The situation finally came to a head on April Fool's Day 1898. This time, the shooting started right outside the Pacific. Again, neither of the combatants lived to face trial. Brann killed Davis outright but soon died of his wounds.

Thanks to those well-publicized shootings and others, the home of Baylor University and numerous churches became known as Six-Shooter Junction. In fact, the standing joke was that when passenger trains approached Waco, the onboard ticket punchers would call out, "Waco, 20 minutes for dinner; walk a block and see a killing." Another version holds that conductors liked to say, "Waco, Texas, get your guns!"

Of course, the Pacific was more than a large bullet backstop. Traveling salesmen, called drummers in the day, stayed there and displayed their merchandise in one of the hotel's meeting rooms. The hotel hosted the annual meeting of the Texas Confederate Veterans in 1894 and numerous other conventions and political events, including a speech by presidential candidate William Jennings Bryan.

The hotel even saw its share of humorous happenings, including a delightful hoax that the Waco Times-Herald fell for.
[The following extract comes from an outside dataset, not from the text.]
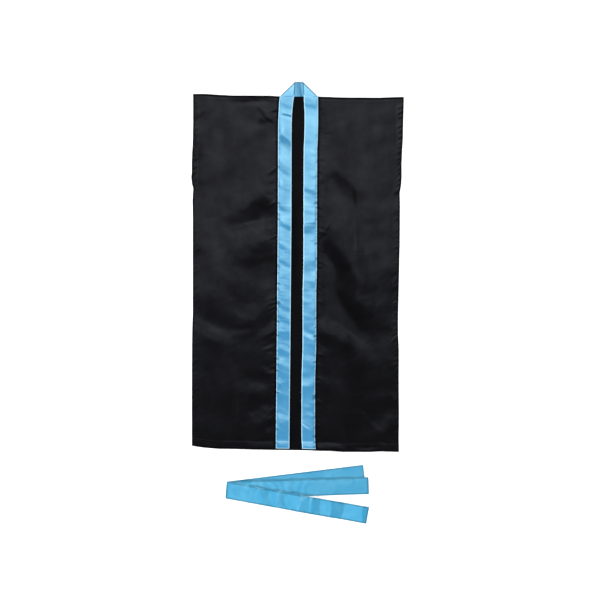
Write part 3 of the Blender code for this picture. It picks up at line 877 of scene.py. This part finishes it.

When a spring hailstorm pounded the city, two gentlemen with a great gag in mind hurried to buy a couple of blocks of ice. Sneaking them back into the hotel, they artfully chipped away at the frozen squares to transform them into basketball-size spheres. Then they hurled them from their room to the sidewalk below. The two phony hailstones were heralded in the next day's Herald as amazing, record-size works of nature.

Back to what distinguishes the Metropole Hotel from the Driskill is that the Austin hotel, built in 1886, remains in business. The Metropole stood for 55 years, but fire gutted it on Valentine's Day 1936 and the venue for a half-century's worth of Waco history was gone.